Review Of "Spinning Mambo Into Salsa: Caribbean Dance In Global Commerce" By J. McMains

Document Type

Book Review

Publication Date

4-1-2016

Published In

Choice

Abstract

McMains's first book, Glamour Addiction: Inside the American Ballroom Dance Industry (CH, Jul'07, 44-6162), won the Congress on Research in Dance's Outstanding Publication in Dance Research award. In this second book McMains (Univ. of Washington, Seattle) focuses on the evolution of mambo and salsa in New York, Los Angeles, and Miami, emphasizing the history and shifts of salsa in each locale from the 1940s to the present. She notes that her major focus is comparing 1950s mambo to millennial salsa. McMains anchors her work in her own extensive experience as a salsa practitioner and in her interviews with more than a hundred dancers who represent a wide range of ages and approaches to the forms.

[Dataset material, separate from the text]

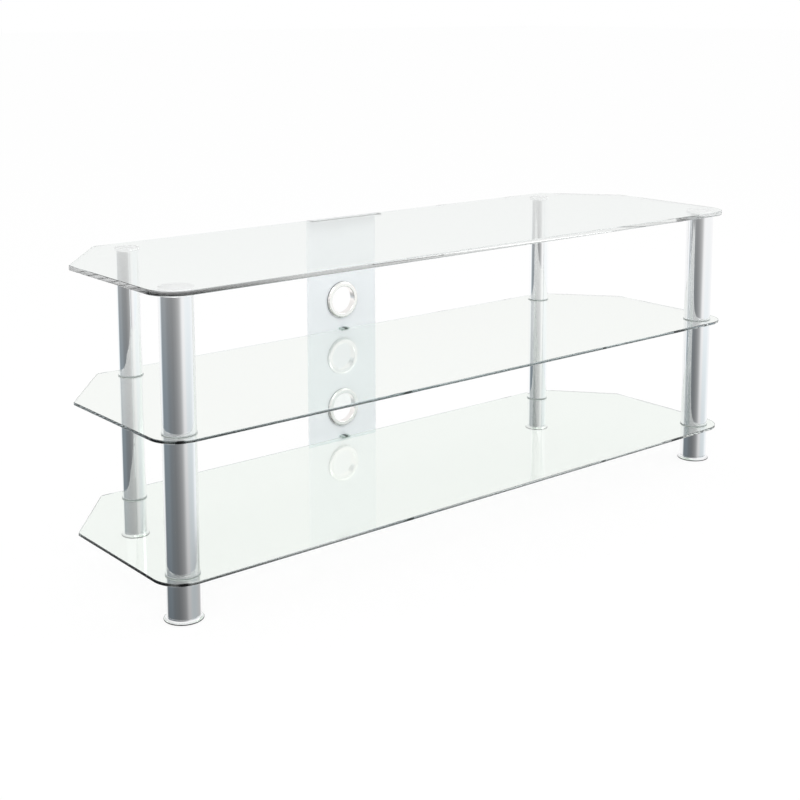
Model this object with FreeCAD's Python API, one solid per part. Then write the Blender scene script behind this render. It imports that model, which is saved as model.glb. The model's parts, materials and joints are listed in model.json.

Drawing on archival and ethnographic research, the author traces salsa’s migration history in the US and investigates the relationship between local and global developments. Deftly partnering her physical dancing presence with her theoretical investigations, the author poses significant questions regarding the competing perspectives of national and commercial interests relative to salsa. In addition, she looks into how issues of racial discrimination and gender identity are negotiated through the dance, and what the interactions and shared influences are between staged and social settings. Summing Up: Highly recommended. Upper-division undergraduates through faculty.